June 23 marks International Women in Engineering Day - an opportunity to highlight the contributions women make to the field of engineering and explore the exciting career opportunities that engineering has to offer. We are proud to employ talented female engineers in Calgary, Ottawa and Halifax. Meet Calgary Engineer, Shelley Orr.


Shelley has a fulfilling career as a mechanical engineer, but she had quite the adventure on her way there.  Despite Shelley’s love of fixing and making things – which she realized at a young age – she still needed to know if there was anything else out in the world that could fulfill her passions. After graduating high school, Shelley decided to take some time off to weigh her options.

Shelley’s journey of self and career exploration lasted six years. It started with moving out of her family home in Winnipeg, Manitoba to live on her own in Canmore, Alberta, a mere two months after graduating high school. Her family was sad to see her go, but she was determined to follow her desire to rock climb. 

With the Rockies calling her name, Shelley made Canmore her new home and facilitated her rock climbing by working with the Alpine Club of Canada. However, three years later, in 2001, she felt like she needed to explore the world even further outside her comfort zone. So she set off for Australia. 

After her stint in the Outback, Shelley returned to Canmore to continue the life she had started. The time she spent in Canmore provided Shelley the opportunity to work a variety of different temporary jobs. She planted trees, cleaned hotel rooms, worked construction, and even dressed up as a cowgirl to hand out coupons. You name it; she did it.

These experiences helped Shelley realize, not only what was out there, but also what she didn’t want in a career. 

Once Shelley felt that she “needed more brain challenge,” and had gotten “all the physical things” out of her system, it was time to go back to school and create a financial future for herself. In deciding what to study, Shelley pulled on her experiences from high school. She had taken part in an entrepreneurial working stream, which had allowed her to job shadow individuals in a field of her choosing.

This opportunity allowed Shelley to job shadow at two different companies. For the duration of one of the placements, she sat on the factory line placing pins into connectors for the entire workday (she once attempted to count how many pins she placed in one day, but lost count after 2,600). Though her time there may not have been the brain challenge she was seeking, it wasn’t a complete loss. Not only did Shelley get to see how a wave solder worked, she also realized assembly work wasn’t for her. However, it was her other placement that became her biggest motivator when trying to figure out what she wanted to do for her degree.

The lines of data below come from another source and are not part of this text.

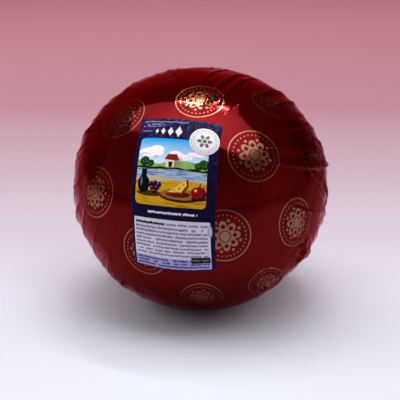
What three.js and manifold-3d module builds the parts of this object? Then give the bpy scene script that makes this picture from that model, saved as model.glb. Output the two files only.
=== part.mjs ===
// A ball of semi-hard cheese, shut in a pleated film wrap, with one printed label bent over its front.
// Millimetres and degrees. +Z is up, the label faces -Y, and +X is to the right of someone facing it.
// The ball and its wrap can't be seen into, so they are one solid: nodes are wrapped_cheese and label.
import * as THREE from "three";
import { mergeVertices } from "three/addons/utils/BufferGeometryUtils.js";
import Module from "manifold-3d";

// The cheese: a round waist, and two poles that are a little flattened
const WAIST_RADIUS = 73.9;
const POLE_RADIUS = 67.6;
const FULLNESS = 2.16; // exponent of the section through the poles: 2 is an ellipse, more is boxier
const FORWARD_LEAN = 15; // the upper pole leans this far from +Z towards -Y
const CENTRE_HEIGHT = 67.3; // the middle of the waist, above the flat spot that the ball rests on

// Places where the ball is slacker than its ideal shape: direction, depth and angular spread
const DENTS = [
  { azimuth: -17, elevation: -41, depth: 1.6, spread: 15 },
  { azimuth: -168, elevation: -32, depth: 0.7, spread: 20 },
  { azimuth: 64, elevation: 28, depth: 0.8, spread: 22 },
  { azimuth: 118, elevation: 5, depth: 0.6, spread: 26 },
];

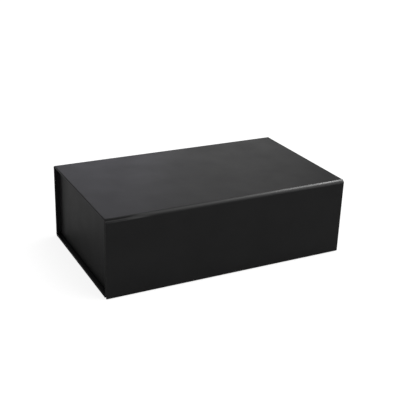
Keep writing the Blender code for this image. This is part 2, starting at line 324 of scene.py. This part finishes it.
def outline_ring(corners, inset, radius):
    """Points round an outline with rounded corners. Every inset gives the same number of points."""
    count = len(corners)
    centres = inset_corners(corners, max(inset, radius))
    reach = max(radius - inset, 0.0)
    arcs = []
    for index, centre in enumerate(centres):
        before = -left_of((corners[index] - corners[index - 1]).normalized())
        after = -left_of((corners[(index + 1) % count] - corners[index]).normalized())
        sweep = before.angle_signed(after)
        arcs.append([centre + Matrix.Rotation(-sweep * step / CORNER_STEPS, 2) @ before * reach
                     for step in range(CORNER_STEPS + 1)])
    ring = []
    for index, arc in enumerate(arcs):
        ring += arc
        following = arcs[(index + 1) % count][0]
        edge = (corners[(index + 1) % count] - corners[index]).length
        divisions = max(2, round(edge / GRID))
        ring += [arc[-1].lerp(following, step / divisions) for step in range(1, divisions)]
    return ring


def bridge(work, first, second, material):
    count = len(first)
    for index in range(count):
        after = (index + 1) % count
        face = work.faces.new((first[index], first[after], second[after], second[index]))
        face.material_index = material


def bowed(flat, corners, seed):
    """A wall's place function, with the wall bowed inwards by up to BOW away from its edges."""
    low = [min(corner[axis] for corner in corners) for axis in (0, 1)]
    high = [max(corner[axis] for corner in corners) for axis in (0, 1)]

    def place(across, up, depth):
        margin = min(across - low[0], high[0] - across, up - low[1], high[1] - up)
        wave = 0.5 + 0.5 * noise.noise(Vector((across * BOW_SCALE, up * BOW_SCALE, seed)))
        return flat(across, up, depth + BOW * wave * smoothstep(margin / BOW_MARGIN))
    return place


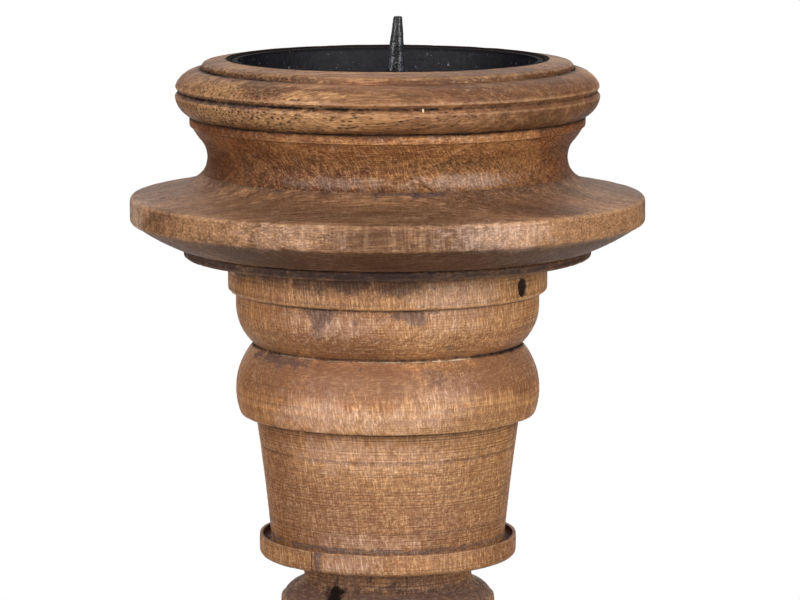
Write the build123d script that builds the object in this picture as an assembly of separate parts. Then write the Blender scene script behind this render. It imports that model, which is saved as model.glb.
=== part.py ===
"""Turned wooden pricket stand for a pillar candle.

Millimetres, +Z up. The origin is at the middle of the felt's underside, where the stand rests.
Every piece is turned about Z. Heights add up from the felt to the rim of the candle cup.
"""

import math
import os

from build123d import *

# Shared clearances and the overrun of every cut
slip_gap = 0.2
glue_gap = 0.15
cut_over = 1.0

# Felt under the foot
felt_thick = 2.0
felt_inset = 4.0

# Foot board, the lowest of the three base boards
foot_in = 4.0
foot_h = 14.0
foot_top_round = 3.0
foot_low_round = 1.0

# Base plate, a wider echo of the drip plate
base_edge_r = 80.0
base_cushion_in = 12.0
base_cushion_h = 4.0
base_bevel_in = 10.5
base_bevel_h = 7.0
base_edge_h = 8.0
base_edge_round = 1.4
base_slope_h = 4.5
base_fillet_in = 5.5
base_fillet_h = 4.0

# Base cap, the board that carries the column
cap_cove_h = 8.0
cap_step_in = 3.0
cap_ring_out = 5.6
cap_ring_h = 10.0
cap_ring_round = 1.2

# Greatest radius of both columns, which are turned from the same stock
column_r = 46.9

# Lower column: flange, cove, bead, vase, band and neck, from the bottom up
flange_h = 13.0
flange_foot_in = 2.4
flange_step_in = 1.6
low_cove_in = 20.2
low_cove_h = 18.0
low_bead_out = 5.0
low_bead_h = 9.0
low_quirk_in = 2.2
vase_low_h = 30.0
vase_out = 12.2
vase_top_h = 70.0
vase_neck_in = 13.8
band_step_h = 2.0
band_step_in = 3.0
band_out = 8.2
band_h = 6.4
band_round = 0.8
shoulder_in = 6.8
shoulder_h = 6.1
stem_neck_h = 5.8

# Upper column: collar, tapered shaft, torus, bowl and ring, from the bottom up
collar_h = 6.7
collar_round = 0.9
lip_w = 1.3
lip_gap = 2.2
lip_depth = 1.8
shaft_h = 35.3
shaft_flare = 4.2
shaft_cove_h = 2.2
shaft_cove_w = 1.2
torus_foot_in = 3.3
torus_foot_out = 4.9
torus_round = 0.6
torus_h = 21.0
crease_in = 4.2
bowl_round_h = 11.2
bowl_straight_h = 4.1
bowl_ring_h = 10.2
bowl_ring_out = 2.3
bowl_ring_round = 1.1

# Drip plate
plate_edge_r = 75.4
cushion_in = 15.6
cushion_h = 2.3
cushion_round = 0.8
quirk_h = 0.7
quirk_in = 0.8
bevel_in = 14.4
bevel_h = 6.9
edge_h = 8.1
edge_round = 1.3
slope_h = 3.0
fillet_in = 6.1
fillet_h = 3.6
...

In that second placement, Shelley found herself in an aerospace firm where she got to job shadow a variety of engineers and technologists. She was able to see what each of their days looked like and how much satisfaction they got out of their respective duties. Two individuals still stick out in her mind to this day.

The first is a technologist, who as an ex-pilot was responsible for attaching updated sensors to a scrapped helicopter in an attempt to make it appear as a different model on radar screens. The other person that motivated Shelley was a female engineer who was responsible for predicting the trajectory of launch rockets. Both loved what they did and when Shelley reflected on their excitement, it helped to solidify her decision.

“I think I always knew I wanted to be an engineer, I just wasn’t ready to sit down and do math for six years.”

Before starting her undergraduate degree, Shelley had to do some upgrading classes in chemistry and calculus at Mount Royal University in Calgary. She ended up starting her degree at Mount Royal before transitioning to the University of Saskatchewan to complete the second half. However, when it came to choosing her specialty, she had a hard time picking between civil and mechanical engineering.

In making her decision, she knew she “wasn’t that good with chemistry or electronics, and physical things made more sense,” so mechanical engineering was the logical choice. Shelley was one of two women (out of a class of 98) to graduate from the mechanical engineering program in 2009.

After graduation, Shelley got her first job working at a modular construction company, where she stayed for about four years. This role had her working as part of a custom design team in a fast-paced environment; building software tools to assist sales staff in ensuring that a product would meet building codes. Though this position had a steep learning curve, Shelley had the opportunity to work on multiple projects and receive instant feedback on all of her drawings/designs. However, there wasn’t much of a work/life balance and she burnt herself out. Shelley loved her work, but in her efforts to keep up with demand she learned the value in pacing herself at work.

In an effort to find more balance, Shelley began working at General Dynamics Mission System–Canada and seven years later her career still has lots of momentum. This is the longest she has ever worked with a single company, but she stays because of the interesting project work, the small and supportive team she is a part of, and the flexibility in her schedule. Currently, Shelley is helping to close out a phase of the Evolve to Open (EvO) project and she can’t wait to see what’s next.

Shelley’s love of building things goes beyond the office walls. She is a big proponent of home renovations, having redone the basements of the three homes she owns with her partner, a carpenter. Through her experiences as an engineer and various DIY projects, Shelley has become very comfortable using all kinds of different tools.

To Shelley, it is a shock to talk to a woman and hear that power tools intimidate them, and she would love to change this. Her dream would be to start a DIY business where people could go to learn how to use tools to help them complete different at-home projects.